The main thing was money—well, wasn’t money always the main thing? But in this case it really was. She didn’t like using the credit card; they’d gotten into such a mess, her and Terry, but that was a few years ago, and it was almost all paid off now. Sweet had cut up all their cards, including their ATM cards because they’d both gotten in a bad habit of stopping at the E-Z Mart to get cash and paying those stupid fees, and then they’d end up broke before the end of the month and have to start charging gas and groceries on the credit cards again. So she’d cut up everything except their two VISA cards, which she’d put in an empty Cool Whip tub and filled it with water and stuck it in the freezer. They were only supposed to thaw them out in case of an emergency, but what would you cal
l this if not an emergency?
When she arrived at the house, though, she couldn’t find the container. She took everything out of the freezer, every tray of chicken legs and tube of Jimmy Dean sausage and box of frozen peas, laid them all in the sink, but the white tub wasn’t here. For a moment she panicked, thinking somebody had broken in, until she realized it was Terry. At the Black Angus Motel in Poteau. Using the credit card. Their credit card. She thought back to their final fight Thursday evening, Carl Albert sobbing and hiccupping in the hallway, Terry stuffing his things in a duffel bag in the kitchen, yelling at Carl to get what he wanted from his room because they were not coming back! She’d been pacing and fuming in the front room and she didn’t watch him, but of course he would have just grabbed the whole Cool Whip tub; he wouldn’t have taken time to stick it in the microwave to thaw it and retrieve only his own card. Hardly.
Now what? she thought. Now what. She sat on the wooden stool at the kitchen counter with her hand on her purse. She didn’t need to take out her check register; she knew what it said. The number would not have magically improved since she wrote their tithe check yesterday morning. But that deposit wouldn’t have been made yet, would it? She could call Brother Oren.
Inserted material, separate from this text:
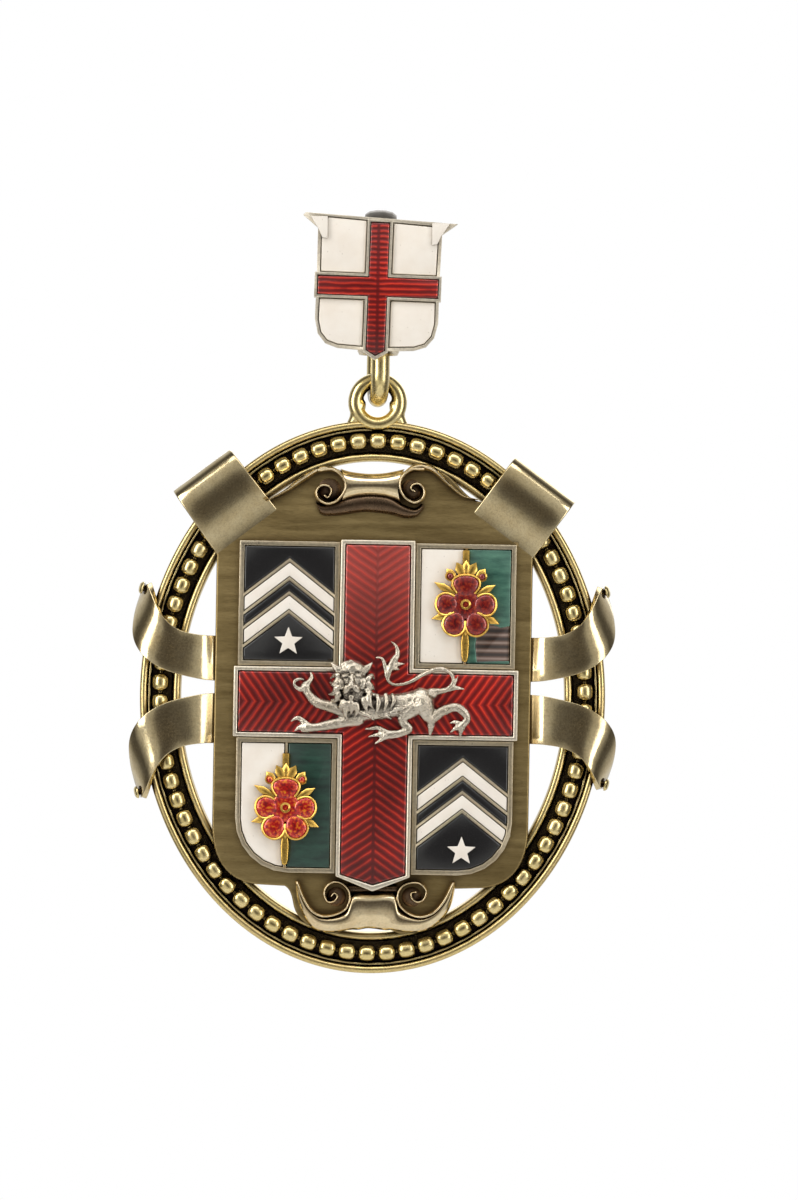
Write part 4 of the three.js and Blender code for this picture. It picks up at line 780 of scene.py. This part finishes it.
# Rolled mouldings. A row across a strip holds its inner edge, middle and outer edge, x and y in mm.
# Coils were read off two enlargements of the photo, in their pixels: "zoom" is the millimetres to a pixel,
# "corner" the place of their first pixel and "tilt" the rise a pixel to the right, as the photo isn't level
upperScroll = {
    "back": 3.75, "rise": 1.5, "lip": 1.35, "coil": 0.24, "power": 0.5, "crest": 0.5,
    "strips": [
        [((-13.12, 23.27), (-13.06, 23.23), (-12.99, 23.16)),
         ((-10.73, 24.86), (-10.54, 24.69), (-10.35, 24.5)),
         ((-8.82, 26.44), (-8.63, 26.1), (-8.43, 25.76)), ((-6.9, 27.51), (-6.71, 27.2), (-6.71, 26.8)),
         ((-5.56, 27.6), (-5.18, 27.2), (-5.18, 26.8)), ((-4.4, 27.1), (-4.1, 26.6), (-3.94, 26.2))],
        [((-4.3, 27.3), (-3.7, 25.3), (-4.2, 23.1)), ((-3.4, 27.02), (-3.1, 25.25), (-3.4, 23.5)),
         ((-2.3, 26.85), (-2.3, 25.3), (-2.3, 23.8)), ((-0.8, 26.75), (-0.8, 25.35), (-0.8, 23.95)),
         ((0.9, 26.85), (0.9, 25.35), (0.9, 23.85)), ((2.2, 27.1), (2.0, 25.35), (2.2, 23.55)),
         ((3.4, 27.4), (2.6, 25.35), (3.1, 23.1))],
        [((3.1, 27.0), (2.95, 26.5), (2.85, 26.1)), ((4.57, 28.0), (4.19, 27.5), (4.1, 27.1)),
         ((5.91, 28.08), (5.72, 27.7), (5.63, 27.2)), ((7.35, 27.43), (7.06, 27.14), (6.87, 26.85)),
         ((8.78, 25.93), (8.59, 25.73), (8.4, 25.54)), ((10.5, 24.43), (10.41, 24.29), (10.31, 24.14)),
         ((12.23, 23.9), (12.23, 23.85), (12.23, 23.79))],
    ],
    "under": [((-7.2, 23.3), (-7.15, 23.1), (-7.1, 22.9)), ((-6.2, 23.1), (-6.4, 22.4), (-6.45, 21.7)),
              ((-4.8, 23.6), (-4.7, 22.6), (-4.4, 21.65)), ((-3.3, 24.1), (-2.9, 23.0), (-2.6, 21.95)),
              ((-0.9, 24.5), (-0.9, 23.3), (-0.9, 22.1)), ((1.4, 24.3), (1.6, 23.1), (1.8, 21.85)),
              ((3.1, 23.3), (3.4, 22.4), (3.6, 21.45)), ((4.6, 22.8), (4.9, 22.2), (5.0, 21.75)),
              ((5.5, 23.3), (5.7, 23.0), (5.85, 22.8))],
    "zoom": 0.01913, "corner": (-15.13, 30.58), "tilt": 0.000334,
    "coils": [
        [(430, 192), (520, 188), (580, 235), (600, 300), (560, 372), (495, 402), (435, 375), (418, 325),
         (448, 288), (495, 292), (512, 325), (492, 362), (470, 350)],
        [(1085, 185), (1005, 188), (950, 240), (940, 300), (970, 360), (1030, 395), (1080, 370), (1092, 320),
         (1065, 280), (1025, 280), (1010, 308), (1035, 325)],
    ],
    "discs": [(-5.55, 24.75, 1.62), (4.25, 24.9, 1.5)],
}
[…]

A wave of relief swept her. Yes. She’d call the preacher as soon as it got to be a decent hour, ask him to hold on to the check till next week, and when the bank opened in Wilburton she’d go to the drive-through and get cash. It’d be broad daylight by the time the kids got on the road, but that couldn’t be helped. They couldn’t go without money. Sweet doubted they even had enough gas to make it to Fort Smith. She began to gather a few items. They would have a long wait in the truck. She unplugged Terry’s rechargeable flashlight from the pantry outlet, grabbed a bag of chips and an unopened jar of salsa, stopped by the hall closet and got down an old quilt, then snuck out to her Taurus and coasted back out of the driveway with her lights off.
As soon as she hit the gravel turnoff to the farm, she knew she’d made a mistake. In the rearview she saw not one set of headlights but two. How dumb could she be? She should have told the kids to drive on to Wister, she’d catch up with them there. They were hemmed in now—the pasture fence was all grown up with briars and those ugly little wahoo trees; Daddy hadn’t sprayed or cleared it in years. The only way out for Juanito’s truck was back here through the barnyard. Sweet pulled over close to the house, thinking maybe she could draw the reporters this direction. Her mind clicked fast, trying to come up with some kind of a story for what she was doing out here in the dark at this hour, alone.